Lucier lectures and performs extensively in Asia, Europe and The United States. He has collaborated with John Ashbury (Theme) and Robert Wilson (Skin, Meat, Bone). His recent sound installation, 6 Resonant Points Along a Curved Wall, accompanied Sol DeWitt’s enormous sculpture, Curved Wall, in Graz, Austria, and in the Zilkha Gallery, Wesleyan University in January 2005. Recent instrumental works include Coda Variations for 6-valve solo tuba; Twonings for cello and piano; Canon, commissioned by the Bang on a Can All-Stars, and Music with Missing Parts, a re-orchestration of Mozart’s Requiem, premiered at the Mozarteum, Salzburg in December 2007. In October 2012 Two Circles, a chamber work, commissioned by The Venice Biennale, was premiered there by the Alter Ego Ensemble and in December 2013 a new work, December 12th, was performed by the Ensemble Pamplemousse at the Issue Project Room, Brooklyn and Firewood, performed in March 2014 by the Bang on a Can All Stars at Merkin Hall, New York. Lucier has recently completed two new chamber works: Orpheus Variations for solo cello and seven wind instruments and Hanover for violin, alto and tenor saxophones, piano, percussion and three banjos. In October 2014 Lucier was honoured by a three-day festival of his works at the Stedelijk Museum, Amsterdam. Reflections/Reflexionen, a bi-lingual edition of Lucier’s scores, interviews and writings was published by MusikTexte, Köln. In September 2012 the Wesleyan Press published Lucier’s latest book, Music 109: Notes on Experimental Music. In 2013 New World Records released a recording of three of Lucier’s orchestra works.

Alvin Lucier was awarded the Lifetime Achievement Award by the Society for Electro-Acoustic Music in the United States and received an Honorary Doctorate of Arts from the University of Plymouth, England. In November 2011 Wesleyan University celebrated Alvin Lucier’s retirement with a three-day festival of his works.

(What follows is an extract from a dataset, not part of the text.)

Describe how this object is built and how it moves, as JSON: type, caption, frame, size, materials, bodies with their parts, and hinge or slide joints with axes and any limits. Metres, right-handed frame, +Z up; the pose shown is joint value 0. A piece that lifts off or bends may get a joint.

Rebekah Wilson obtained a degree in Musical Composition at Victoria University of Wellington, New Zealand in 1996. Working as an independent composer, electronic musician, installation artist and filmmaker Rebekah Wilson has performed and lectured in many venues and festivals. Earlier this century she held the position of Artistic Co-Director at STEIM (Studio for Electronic and Instrumental Music), where she curated and participated in international festivals, workshops and education programs for live electronic and instrumental music, installations and film. She is currently living between Barcelona and New Zealand and next to running her business she has taken up surfing.

Yannis Kyriakides. As a composer and sound artist Kyriakides looks for ways of creating new forms and hybrids of media that problematise the act of listening. The question as to what music is actually communicating is a recurring theme in his work and he is often drawn to the relation between perception, emotion and language and how that defines our experience of sound. In the last years his work has been exploring different relations between words and music, both in concert compositions and installations through the use of systems of encoding information into sound, synthesising voices and projecting text to music. The latter work has led to about 20 music text films that play on the idea of imagined or inner voice.

He has written over a hundred compositions, comprising mostly of music theatre, multimedia and electroacoustic works for chamber groups and large ensembles. His work has been performed worldwide at many of the prominent music festivals, and by many leading contemporary music ensembles. His opera an ocean of rain, opened the Aldeburgh Music Festival in 2008. He has been featured composer at both Huddersfield Contemporary Music Festival 2007 and November Music 2011 (NL). Recently his sound installation work has been receiving more exposure and he contributed two works for the the Dutch Pavilion at the Venice Biennale in 2011.

In 2000 he won the International Gaudeamus Composition prize for his composition a conSPIracy cantata. The CD Wordless, received an honorary mention in the Prix Ars Electronica 2006, and his recent CD, Antichamber won a 2011 French Qwartz Electronic music award. Other prizes include the Dutch Toonzetters prize for best composition of 2010 for paramyth, the Willem Pijper Prize for dreams of the blind and the International Rostrum of Composers Prize 2014 for words and song without words.

Together with Andy Moor and Isabelle Vigier he founded and runs the CD label for new electronic music Unsounds. He is a founding member of the ensemble MAZE, and teaches composition at the Royal Conservatory of Music in The Hague.

Anne La Berge. Her passion for the extremes in both composed and improvised music has led La Berge to the fringes of storytelling and sound art as her sources of musical inspiration. Her performances bring together the elements on which her reputation is based: a ferocious and far-reaching virtuosity, a penchant for microtonal textures and melodies, and her unique array of percussive flute effects, all combined with interactive electronic processing and text. She performs regularly as soloist, with the ensemble MAZE and in the duo Shackle. She is a founding artist of Splendor Amsterdam, a collective of musicians, who have transformed an old bathhouse in Amsterdam into a cultural mecca.

She can be heard on the Largo, Artifact, Etcetera, Hat Art, Frog Peak, Einstein, X-OR, Unsounds, Canal Street, Rambo, esc.rec., Intackt and Data labels which include recordings with Ensemble Modern, United Noise Toys, Fonville/La Berge, Rasp/Hasp, Bievre/La Berge, Apricot My Lady, Big Zoom, Corkestra, La Berge/Williamson and MAZE. Her music is published by Frog Peak Music and Donemus.

She is the Managing Director of the Volsap Foundation that produces innovative music projects.